Take Civil War, the appropriate analogy is not the USA in 1860 but Central Europe 1618 to 1648 and the 30 years War which was a Civil War within Christiandom firstly between two competing visions of Christianity and secondly the role of the state in such disputes. This is very similar to what has started now and what will continue within the larger Islamic World.
Lets take the idea of the global umma, or mulism community. Is it real or ficticious? While I think it is quite true that local politics drive what does and does not go on whithin individual countries with majority muslim populations, an idea of the global community of muslims has always had a place within these local political narratives. What is different now is that modern telecommunications technology is making this rhetorical imagined community much more concrete. Concrete enough to launch multi state riots against Danish consulates when asked to. So if it is conrete enough to focus concern and animus outside the borders of Islam why can’t it focus on outrages within the borders of Islam; my answer is that it is politically harder and more controversial to do so why annoy your viewership; give em some good old rotten kaffirs to look at and everybody is happy. Is America any better at looking at its own problems, again no, but it still doesn’t make it a benign development.
What is the appropriate non-muslim response to this growing confrontation within Islam? Should we pick a side? Should we get involved militarily? Here I think you are on firm ground when you call for the least amount of military involvement possible from the West in these conflicts. Arms merchants will always sell guns to make money but advisers and direct military interventions are a good way to get involved in something that you have no idea how it will end or to whose benefit (ie AfPak Iraq)

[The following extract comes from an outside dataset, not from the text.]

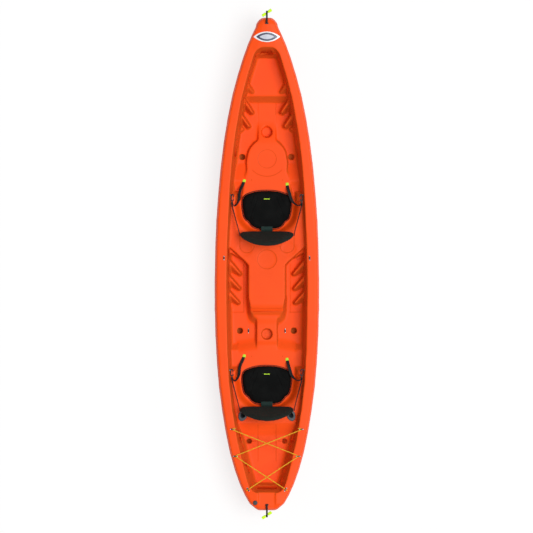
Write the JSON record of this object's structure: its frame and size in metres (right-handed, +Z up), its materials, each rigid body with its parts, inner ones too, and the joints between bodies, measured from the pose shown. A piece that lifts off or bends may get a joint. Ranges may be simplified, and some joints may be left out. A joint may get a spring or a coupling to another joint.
{
  "type": "fishing kayak",
  "caption": "Sit-on-top fishing kayak for paddlers in line, with strapped fold-down seats, rod holders, cup holders and a lashed tank well.",
  "frame": {"origin": "on the ground under the keel, at the middle of the length and the beam", "axes": "+Y towards the bow, +X to starboard, +Z up"},
  "size_m": [0.8436, 4.1084, 0.5076],
  "materials": {
    "orange_polyethylene": "satin moulded",
    "white_foam": "closed-cell",
    "lime_grip": "satin",
    "lime_tab": "matt",
    "black_webbing": "woven",
    "green_black_fabric": "woven",
    "black_fabric": "woven",
    "amber_cord": "braided",
    "steel": "brushed",
    "black_rubber": "matt",
    "grey_plastic": "satin",
    "black_plastic": "satin"
  },
  "bodies": {
    "hull": {"hull_shell": "orange_polyethylene", "deck_shell": "orange_polyethylene", "bow_foam_block": "white_foam", "stern_foam_block": "white_foam", "bow_handle_anchor": "black_plastic", "stern_handle_anchor": "black_plastic", "drain_socket": "black_plastic", "rod_holder_left": "grey_plastic", "rod_gasket_left": "black_rubber", "bungee_cord_left": "amber_cord", "bungee_eye_front_left": "black_plastic", "bungee_eye_middle_left": "black_plastic", "bungee_eye_rear_left": "black_plastic", "gunwale_eye_left": "black_plastic", "footwell_eye_left": "black_plastic", "rod_holder_right": "grey_plastic", "rod_gasket_right": "black_rubber", "bungee_cord_right": "amber_cord", "bungee_eye_front_right": "black_plastic", "bungee_eye_middle_right": "black_plastic", "bungee_eye_rear_right": "black_plastic", "gunwale_eye_right": "black_plastic", "footwell_eye_right": "black_plastic", "front_seat_pad": "black_fabric", "front_seat_hinge": "green_black_fabric", "front_seat_eye_left": "black_plastic", "front_snap_hook_left": "steel", "front_buckle_left": "black_plastic", "front_strap_left": "black_webbing", "front_pull_tab_left": "lime_tab", "front_seat_eye_right": "black_plastic", "front_snap_hook_right": "steel", "front_buckle_right": "black_plastic", "front_strap_right": "black_webbing", "front_pull_tab_right": "lime_tab", "rear_seat_pad": "black_fabric", "rear_seat_hinge": "green_black_fabric", "rear_seat_eye_left": "black_plastic", "rear_snap_hook_left": "steel", "rear_buckle_left": "black_plastic", "rear_strap_left": "black_webbing", "rear_pull_tab_left": "lime_tab", "rear_seat_eye_right": "black_plastic", "rear_snap_hook_right": "steel", "rear_buckle_right": "black_plastic", "rear_strap_right": "black_webbing", "rear_pull_tab_right": "lime_tab"},
    "front_back": {"front_backrest": "black_fabric"},
    "rear_back": {"rear_backrest": "black_fabric"},
    "bow_handle": {"bow_handle_webbing": "black_webbing", "bow_handle_grip": "lime_grip"},
    "stern_handle": {"stern_handle_webbing": "black_webbing", "stern_handle_grip": "lime_grip"},
    "gasket": {"drain_gasket": "black_rubber"},
    "plug": {"drain_plug": "grey_plastic"},
    "front_gate_left": {"front_hook_gate_left": "steel"},
    "front_gate_right": {"front_hook_gate_right": "steel"},
    "rear_gate_left": {"rear_hook_gate_left": "steel"},
    "rear_gate_right": {"rear_hook_gate_right": "steel"}
  },
  "joints": [
    {"name": "front_fold", "type": "hinge", "parent": "hull", "child": "front_back", "pos_m": [0, 0.2535, 0.224], "axis": [-1, 0, 0], "range_deg": [0, 100], "deforming": ["front_strap_left", "front_strap_right", "front_seat_hinge"]},
    {"name": "rear_fold", "type": "hinge", "parent": "hull", "child": "rear_back", "pos_m": [0, -1.1545, 0.224], "axis": [-1, 0, 0], "range_deg": [0, 100], "deforming": ["rear_strap_left", "rear_strap_right", "rear_seat_hinge"]},
    {"name": "bow_handle_swing", "type": "hinge", "parent": "hull", "child": "bow_handle", "pos_m": [0, 1.93875, 0.40154], "axis": [1, 0, 0], "range_deg": [0, 150]},
    {"name": "stern_handle_swing", "type": "hinge", "parent": "hull", "child": "stern_handle", "pos_m": [0, -1.93525, 0.3691], "axis": [-1, 0, 0], "range_deg": [0, 150]},
    {"name": "drain_lift", "type": "slide", "parent": "hull", "child": "gasket", "axis": [-0.1126, -0.0389, 0.9929], "range_m": [0, 0.012]},
    {"name": "drain_turn", "type": "hinge", "parent": "gasket", "child": "plug", "pos_m": [-0.09309, -1.92003, 0.35999], "axis": [-0.1126, -0.0389, 0.9929], "range_deg": [0, 1440]},
    {"name": "front_gate_left_swing", "type": "hinge", "parent": "hull", "child": "front_gate_left", "pos_m": [-0.26886, 0.52048, 0.26632], "axis": [-0.1772, 0, 0.9842], "range_deg": [0, 25], "stiffness_Nm_per_rad": 0.005, "springref_deg": -11.46},
    {"name": "front_gate_right_swing", "type": "hinge", "parent": "hull", "child": "front_gate_right", "pos_m": [0.26886, 0.52048, 0.26632], "axis": [-0.1772, 0, -0.9842], "range_deg": [0, 25], "stiffness_Nm_per_rad": 0.005, "springref_deg": -11.46},
    {"name": "rear_gate_left_swing", "type": "hinge", "parent": "hull", "child": "rear_gate_left", "pos_m": [-0.27216, -0.8846, 0.26697], "axis": [-0.1772, 0, 0.9842], "range_deg": [0, 25], "stiffness_Nm_per_rad": 0.005, "springref_deg": -11.46},
    {"name": "rear_gate_right_swing", "type": "hinge", "parent": "hull", "child": "rear_gate_right", "pos_m": [0.27216, -0.8846, 0.26697], "axis": [-0.1772, 0, -0.9842], "range_deg": [0, 25], "stiffness_Nm_per_rad": 0.005, "springref_deg": -11.46}
  ],
  "couplings": [
    {"joint": "drain_turn", "follows": "drain_lift", "rad_per_m": 2094.4}
  ]
}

So to sum up, yes stay out of the hornets nest but the civil war is real.
He says that we treat them like objects, and then he insists that they must do what pleases him to be taken seriously as moral agents. He complains that we infantilize Muslims around the world, but he talks about them as though they are moral idiots. Greenwald had a great point that it is ludicrous for Friedman to complain about infantilizing Muslims when he likened Afghanistan to a special needs baby not very long ago.
Friedman isn’t being figurative when he calls for a civil war. Yes, I know people use civil war inaccurately all the time to talk about intra-party rifts and other internecine conflicts that aren’t really civil wars, but Friedman seems to think that there is some sort of identifiable Islamic Union that needs to kill hundreds of thousands of people to eliminate those who believe the wrong things. He compares competing tendencies inside a world religion to a conflict between two opposing American polities, and he does this to simplify it into a problem that can be resolved by sufficiently devastating war.

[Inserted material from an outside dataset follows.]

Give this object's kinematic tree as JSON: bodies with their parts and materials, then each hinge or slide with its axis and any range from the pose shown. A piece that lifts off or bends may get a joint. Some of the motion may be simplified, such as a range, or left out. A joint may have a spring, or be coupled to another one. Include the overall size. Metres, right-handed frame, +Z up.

What people pay attention to and get angry about has a lot to do with what their political leaders and media tell them they should pay attention to and be angry about. Outrage and blaming outsiders are reliable ways to boost ratings and win support. Self-criticism or criticism of one’s fellows typically appeals to smaller audiences. The constituency for this kind of critique is never very large, and it is probably even smaller in Muslim communities that have grown up with a picture of the world in which Muslims are more often under attack than they are attacking. That doesn’t make that picture accurate, but it is similar to the mentality that says that every American intervention is benevolent. We see the same defensiveness, the same instinct to insist that one’s fellow citizens or co-religionists have not really done much wrong that we normally see among Westerners when there are attacks on our countries. There is a small army of Western writers who specialize in complaining about “blaming the victim” or “blaming America first” whenever someone tries to understand why an attack has happened. This is probably what many Muslims think Friedman et al. are trying to do every time they call for more Muslim outrage against jihadism.

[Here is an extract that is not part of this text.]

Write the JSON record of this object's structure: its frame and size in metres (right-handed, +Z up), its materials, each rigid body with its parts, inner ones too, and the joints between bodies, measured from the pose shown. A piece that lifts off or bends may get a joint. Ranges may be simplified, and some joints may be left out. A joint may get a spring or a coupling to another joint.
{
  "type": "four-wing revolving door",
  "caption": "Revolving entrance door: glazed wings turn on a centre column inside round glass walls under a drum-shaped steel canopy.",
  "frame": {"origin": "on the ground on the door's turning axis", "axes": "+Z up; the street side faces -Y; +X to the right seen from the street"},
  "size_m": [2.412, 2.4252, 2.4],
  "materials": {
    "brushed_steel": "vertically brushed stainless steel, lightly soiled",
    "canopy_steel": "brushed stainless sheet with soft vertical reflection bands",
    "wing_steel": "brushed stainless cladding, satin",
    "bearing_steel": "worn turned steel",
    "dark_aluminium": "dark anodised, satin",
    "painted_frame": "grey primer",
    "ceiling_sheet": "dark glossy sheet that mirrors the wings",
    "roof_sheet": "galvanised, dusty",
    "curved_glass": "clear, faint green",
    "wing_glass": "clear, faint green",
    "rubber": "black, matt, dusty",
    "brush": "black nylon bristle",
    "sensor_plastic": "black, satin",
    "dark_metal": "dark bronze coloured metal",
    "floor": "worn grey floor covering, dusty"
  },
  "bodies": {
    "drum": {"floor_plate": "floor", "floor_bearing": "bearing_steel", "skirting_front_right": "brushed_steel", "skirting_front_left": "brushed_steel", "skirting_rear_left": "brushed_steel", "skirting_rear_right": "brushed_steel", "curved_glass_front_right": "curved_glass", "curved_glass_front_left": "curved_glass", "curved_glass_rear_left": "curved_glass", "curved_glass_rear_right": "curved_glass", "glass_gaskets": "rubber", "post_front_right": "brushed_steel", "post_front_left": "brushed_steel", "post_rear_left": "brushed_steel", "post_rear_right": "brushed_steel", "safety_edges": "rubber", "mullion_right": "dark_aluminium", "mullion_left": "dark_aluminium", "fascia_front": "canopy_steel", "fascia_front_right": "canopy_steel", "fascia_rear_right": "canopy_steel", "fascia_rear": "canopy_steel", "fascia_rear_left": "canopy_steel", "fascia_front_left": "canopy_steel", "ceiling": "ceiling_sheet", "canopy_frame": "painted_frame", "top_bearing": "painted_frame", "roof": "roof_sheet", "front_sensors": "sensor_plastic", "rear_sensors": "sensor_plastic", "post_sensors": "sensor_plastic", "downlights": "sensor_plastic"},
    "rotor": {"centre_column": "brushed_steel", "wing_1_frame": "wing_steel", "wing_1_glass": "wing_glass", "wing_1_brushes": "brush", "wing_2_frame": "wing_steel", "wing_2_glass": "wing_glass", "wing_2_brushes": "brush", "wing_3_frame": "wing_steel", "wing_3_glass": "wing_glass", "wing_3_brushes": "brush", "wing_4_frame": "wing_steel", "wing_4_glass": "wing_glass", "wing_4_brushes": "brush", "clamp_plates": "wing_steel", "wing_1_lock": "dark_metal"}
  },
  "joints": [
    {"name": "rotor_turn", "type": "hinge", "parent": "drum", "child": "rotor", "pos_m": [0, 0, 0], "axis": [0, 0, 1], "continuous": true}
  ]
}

So I don’t think it’s a stretch to say that most of these events are distant and abstract for most Muslims. If you’re one of the hundreds of millions of Muslims living in India and in southeast Asia, you’re aware that such terrorist attacks happen but for the most part they do not have much to do with you. Unless it was constantly brought to your attention, it would not preoccupy you in the way that Friedman is demanding.
as they say on another blog in reference to friedman, ‘i read these idiots so you don’t have to’. i thank you, mr larison, for your selfless service. friedman is indeed an idiot of the first water. friedman commenting on foreign affairs this century reminds me of the old baseball advertisement with bob euchre yelling, ‘he missed the call’, from his seat deep in the outfield.
“Maybe Muslims should be expressing more outrage over jihadist atrocities”
How many moslem like Mahathir Mohammad who pity and sorry over many youth palestinian commit sucide bomber? just two, he and I …. okay I meant just few …
Why moslem willing commit suicide bomberman?
- poor moslem: because they have no good future. by jihad at least they make a try to change western domination and hope their grand child will have good future, if the bomber mission accomplised
- educated moslem (like UK Moslem bomberman): because they see no way to make poor moslem live better, free from western IMF WB domination.
Rich moslem like khadafu, king saud clan just care about their familiy …
“Islam needs the same civil war.”
FYI, Indonesians run civil war at 1950-jo and 1960. Between islamic state clan (Darul Islam) lead by Sekar Maridjan Kartosoewir VS Republic Clan lead by Soekarno… Both Sekar and Soekarno are frieds, at least they know each other at Sarekat Islam Party, the first political party in colonization era.
Why since 2000 many suicide bomber happen at Indonesia? It is globalization era, boderless community. Many moslem from indonesia can easily join holy war at afghanistan, philipina now iraq … and back to indonesia equipped with bomber skils and start new holy war…. this is the second civil war, the guerillas episode.